Al-Ahram Hebdo : Vous vous êtes rangés du côté des partis, notamment laïques, qui ont soutenu la destitution de l’ancien président Mohamad Morsi. Aujourd’hui, les libéraux et la gauche vous excluent de leurs coalitions électorales sous prétexte que vous êtes une formation islamiste. Vous sentez-vous trahis ?
Younès Makhioun : Nous n’avons pas cherché de coalitions avec eux, et nous n’en avons pas envie. Ces partis pratiquent justement ce qu’ils reprochaient aux Frères, notamment l’exclusion. Et c’est ce qui leur a fait perdre leur crédibilité à nos yeux. Nous ne sommes pas pressés d’entrer dans des coalitions qui se forment aujourd’hui et se dissolvent demain, parce que toute alliance basée sur l’exclusion est condamnée à l’échec. Si nous décidons de faire partie d’une coalition, c’est nous qui allons la former.
— Et avec les mouvements islamistes, notamment ceux autour des Frères musulmans, avez-vous des contacts en vue d’un rapprochement électoral ?
— Toute entente avec les partis dits d’obédience islamiste est exclue. Les récents événements ont prouvé que nos idées, notre manière de voir et nos prises de position sont très éloignées d’eux. Ces partis considèrent que nous les avons trahis en soutenant ce qu’ils appellent le « coup d’Etat ». Comment peut-on s’allier avec des partis qui sont allés jusqu’à nous accuser d’apostasie, ou espérer compter sur les voix de leurs sympathisants ?
— Des responsables de votre parti ont toutefois signalé qu’Al-Nour ne pourra s’allier qu’avec les formations qui partagent ses idées.

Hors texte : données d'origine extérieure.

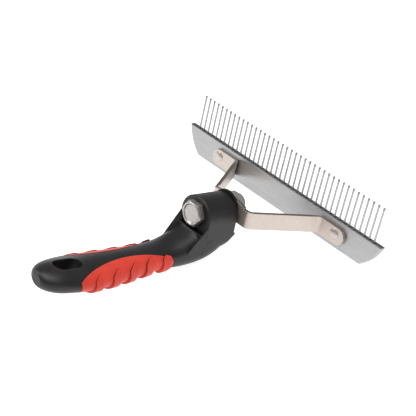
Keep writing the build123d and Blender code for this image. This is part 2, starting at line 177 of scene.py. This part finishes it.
def grip_rubber():
    look = Look("grip_rubber", 0.5, Specular_IOR_Level=0.35)
    edge_highlight, soft_normal = look.corners(0.4 * MM)
    cloud = look.noise(55, 3)
    grain = look.noise(1900, 3)
    shade = look.hollows(2.6 * MM)
    colour = look.blend(look.spread(cloud, 0.35, 0.65), (0.60, 0.040, 0.022), (0.70, 0.056, 0.032))
    # painted highlight: convex edges lightened towards a paler red
    colour = look.blend(look.math("MULTIPLY", edge_highlight, 0.25), colour, (0.80, 0.13, 0.09))
    colour = look.blend(look.spread(shade, 0.35, 0.85, 0.85, 0.0), colour, (0.13, 0.006, 0.004))
    roughness = look.spread(grain, 0.3, 0.7, 0.42, 0.56)
    return look.finish(colour, roughness, [(grain, 0.03 * MM), (cloud, 0.1 * MM)], soft_normal)


def ring_plastic():
    look = Look("ring_plastic", 0.45)
    cloud = look.noise(300, 3)
    colour = look.blend(cloud, (0.36, 0.36, 0.34), (0.50, 0.50, 0.47))
    return look.finish(colour, None, [(cloud, 0.03 * MM)])


def washer_nylon():
    look = Look("washer_nylon", 0.55, Specular_IOR_Level=0.2)
    cloud = look.noise(300, 3)
    colour = look.blend(cloud, (0.006, 0.006, 0.006), (0.011, 0.011, 0.011))
    return look.finish(colour, None, [(cloud, 0.03 * MM)])


# ---- metals -----------------------------------------------------------------------------------
OWN_TURN = (math.atan2(joint["axis"][2], joint["axis"][1]), 0, 0)


def brushed(name, dark, light, rough, way, metallic=1.0, fine=900, depth=0.004 * MM, pin_side_shade_span=(2, 3, 0)):
    """Steel with fine parallel scratches, stretched along `way`, and painted shade on faces turned towards the
    pins.

    The last argument gives the turn towards the pins at which the painted shade starts and is full, and its
    strength.
    """
    look = Look(name, rough[0], metallic)
    edge_highlight, soft_normal = look.corners(0.3 * MM)
    lines = look.noise(fine, 4, way, OWN_TURN)
    patches = look.noise(45, 3)
    specks = look.spread(look.noise(1400, 2), 0.70, 0.82)
    shade = look.hollows(1.2 * MM)
    start, full, strength = pin_side_shade_span
    pin_side_shade = look.math("MULTIPLY", look.facing(pin_way, start, full), strength)
    tone = look.math("ADD", look.math("MULTIPLY", lines, 0.6), look.math("MULTIPLY", patches, 0.4))
    colour = look.blend(look.spread(tone, 0.35, 0.65), dark, light)
    # painted highlight: convex edges lightened beyond the light tone
    colour = look.blend(look.math("MULTIPLY", edge_highlight, 0.4), colour, tuple(min(1, 1.2 * c) for c in light))
    colour = look.blend(look.math("MULTIPLY", specks, 0.18), colour, tuple(0.6 * c for c in dark))
    # painted shade: faces turned towards the pins darkened
    colour = look.blend(pin_side_shade, colour, tuple(0.22 * c for c in dark))
    colour = look.blend(look.spread(shade, 0.2, 0.8, 0.6, 0.0), colour, tuple(0.25 * c for c in dark))
    roughness = look.spread(tone, 0.3, 0.7, *rough)
    return look.finish(colour, roughness, [(lines, depth), (patches, 0.02 * MM)], soft_normal)


def pin_steel():
    """Drawn wire, with its round tip a little darker and painted shade at its foot."""
    look = Look("pin_steel", 0.4, 0.7)
    lines = look.noise(2600, 3, (1, 1, 12), OWN_TURN)
    colour = look.blend(look.spread(lines, 0.3, 0.7), (0.42, 0.42, 0.42), (0.54, 0.54, 0.54))
    tip = look.along(pin_way, PIN_TIP - 2.2 * MM, PIN_TIP - 1.3 * MM)
    foot_shade = look.along(pin_way, 1.8 * MM, 0.1 * MM)
    colour = look.blend(look.math("MULTIPLY", tip, 0.4), colour, (0.07, 0.07, 0.075))
    # painted shade at the foot of each pin
    colour = look.blend(look.math("MULTIPLY", foot_shade, 0.6), colour, (0.05, 0.05, 0.055))
    roughness = look.spread(lines, 0.3, 0.7, 0.36, 0.48)
    return look.finish(colour, roughness, [(lines, 0.01 * MM)])


LENGTHWAYS = (14, 1, 1)
ALL_WAYS = (1, 1, 1)
# painted shade on faces turned towards the pins: where it starts, where it is full, and its strength
CHAMFER_SHADE = (0.4, 0.6, 0.7)
TOP_EDGE_SHADE = (0.6, 0.9, 0.8)
looks = {
    "handle_plastic": handle_plastic(),
    "grip_rubber": grip_rubber(),
    "ring_plastic": ring_plastic(),
    "washer_nylon": washer_nylon(),
    "plate_steel": brushed(
        "plate_steel", (0.36, 0.36, 0.365), (0.44, 0.44, 0.445), (0.28, 0.40), LENGTHWAYS, 0.95,
        pin_side_shade_span=CHAMFER_SHADE
    ),
    "bracket_steel": brushed(
        "bracket_steel", (0.52, 0.45, 0.40), (0.60, 0.53, 0.48), (0.32, 0.44), LENGTHWAYS, 0.85,
        pin_side_shade_span=TOP_EDGE_SHADE
    ),
    "rivet_steel": brushed("rivet_steel", (0.46, 0.42, 0.40), (0.55, 0.51, 0.48), (0.28, 0.40), ALL_WAYS, 0.9),
    "bolt_steel": brushed("bolt_steel", (0.38, 0.36, 0.345), (0.50, 0.48, 0.46), (0.26, 0.40), ALL_WAYS, 0.8, 500),
    "pin_steel": pin_steel(),
}
for part in frame["record"]["subparts"]:
    piece = nodes[part["node"]]
    piece.data.materials.clear()
    piece.data.materials.append(looks[part["material_slot"]])


# ---- floor, light and camera ------------------------------------------------------------------
def floor():
    mesh = bpy.data.meshes.new("floor")
    half = 4.0
    corners = [(-half, -half, 0), (half, -half, 0), (half, half, 0), (-half, half, 0)]
    mesh.from_pydata(corners, [], [(0, 1, 2, 3)])
    plane = bpy.data.objects.new("floor", mesh)
    bpy.context.scene.collection.objects.link(plane)
    paint = bpy.data.materials.new("floor_paint")
    paint.use_nodes = True
    shader = paint.node_tree.nodes["Principled BSDF"]
    shader.inputs["Base Color"].default_value = (0.5, 0.5, 0.5, 1)
    shader.inputs["Roughness"].default_value = 0.9
    shader.inputs["Specular IOR Level"].default_value = 0.1
    shader.inputs["Emission Color"].default_value = (1, 1, 1, 1)
    shader.inputs["Emission Strength"].default_value = 0.9
    mesh.materials.append(paint)


def softbox(name, place, aim, size, power, colour=(1, 1, 1)):
    lamp = bpy.data.lights.new(name, "AREA")
    lamp.shape = "RECTANGLE"
    lamp.size, lamp.size_y = size
    lamp.energy = power
    lamp.color = colour
    thing = bpy.data.objects.new(name, lamp)
    thing.location = place
    thing.rotation_mode = "QUATERNION"
    thing.rotation_quaternion = (Vector(aim) - Vector(place)).to_track_quat("-Z", "Y")
    bpy.context.scene.collection.objects.link(thing)


def surroundings():
    world = bpy.data.worlds.new("studio")
    bpy.context.scene.world = world
    world.use_nodes = True
    background = world.node_tree.nodes["Background"]
    background.inputs["Color"].default_value = (1, 1, 1, 1)
    background.inputs["Strength"].default_value = 0.3
    softbox("overhead", (0.1, -0.1, 1.1), (0, 0, 0), (1.1, 1.1), 12)
    softbox("key_left", (-0.9, -0.6, 0.8), (0, 0, 0.02), (0.6, 0.6), 6)


def camera():
    """The viewpoint, measured in the tool's own frame."""
    data = bpy.data.cameras.new("camera")
    data.sensor_width = 36
    data.lens = 97.99
    data.clip_start = 0.01
    thing = bpy.data.objects.new("camera", data)
    bpy.context.scene.collection.objects.link(thing)
    right = tilt @ Vector((0.647976, 0.735931, 0.196298))
    down = tilt @ Vector((0.467235, -0.180533, -0.865505))
    forward = tilt @ Vector((-0.601514, 0.652544, -0.460834))
    place = in_row((0.399589, -0.493379, 0.299360))
    turn = Matrix((right, -down, -forward)).transposed().to_4x4()
    thing.matrix_world = Matrix.Translation(place) @ turn
    bpy.context.scene.camera = thing


floor()
surroundings()
camera()
bpy.context.scene.view_settings.view_transform = "Standard"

De quelles formations s’agit-il si l’on exclut les partis islamistes ?
— Toute formation qui ne rejette pas la référence islamique et l’article 2 de la Constitution (ndlr, l’islam est la religion de l’Etat ... Les principes de la charia islamique sont la source principale de la législation) est un allié potentiel, sans être forcément islamiste.
— Votre parti aurait donné des instructions à ses responsables locaux d’approcher les notables de grandes familles, les anciens parlementaires de l’ex-Parti national démocrate de Hosni Moubarak, ainsi que les hommes d’affaires en vue de concertations électorales … des figures honnies du peuple et qui symbolisent une ère révolue …
— Notre principe est clair : nous ne portons de jugements généraux sur aucune classe. Le Parti national démocrate comptait plus de 3 millions de membres, ils ne sont pas tous corrompus. Nous refusons uniquement d’avoir affaire avec ceux d’entre eux impliqués dans des affaires de corruption ou d’autres crimes. A part cela, tout Egyptien a le droit à l’exercice de ses droits politiques. Ceci est valable pour les grandes familles, les tribus et les hommes d’affaires, ces derniers sont d’ailleurs très peu nombreux au sein de notre parti. Nous aurions souhaité que le système électoral ait privilégié la liste plutôt que le scrutin uninominal, justement pour éviter l’influence de l’argent et des notables sur les élections et la reproduction des Parlements de l’ère de Moubarak. En tout état de cause, nos critères de choix de candidats sont la bonne réputation, le passé irréprochable et la capacité à servir les gens.
— A propos des listes, auriez-vous un problème à inclure sur les vôtres des candidats coptes ou des femmes ?
— C’est trop tôt pour en parler, il faut d’abord savoir si le parti entend participer à travers les listes ou uniquement à titre uninominal, ou s’il finit par ne pas participer du tout. Toutes les options sont à l’étude actuellement. Le principe général c’est le droit des coptes et des femmes, comme de tous les citoyens éligibles, à disputer les élections, mais nous sommes soucieux de faire appliquer la Constitution, laquelle interdit la discrimination. Or, la liste, en accordant un quota aux femmes et aux coptes, implique une forme de discrimination basée sur le genre et la religion.
— Votre position favorable à la destitution d’un président islamiste vous a fait perdre de nombreux membres et sympathisants. Comment cela pourrait-il influencer sur votre performance électorale ? Pensez-vous atteindre les 23 % des sièges du Parlement de 2012 ?
— Il est vrai que nous avons perdu de nombreux jeunes qui, poussés par leur zèle, ont assimilé la destitution d’un président islamiste à une guerre contre l’islam, mais en revanche, nous avons gagné beaucoup d’autres Egyptiens qui ont apprécié notre engagement du côté du pays et du peuple. Aujourd’hui, notre base électorale est solide, et on s’attend à réaliser le même score, sinon plus.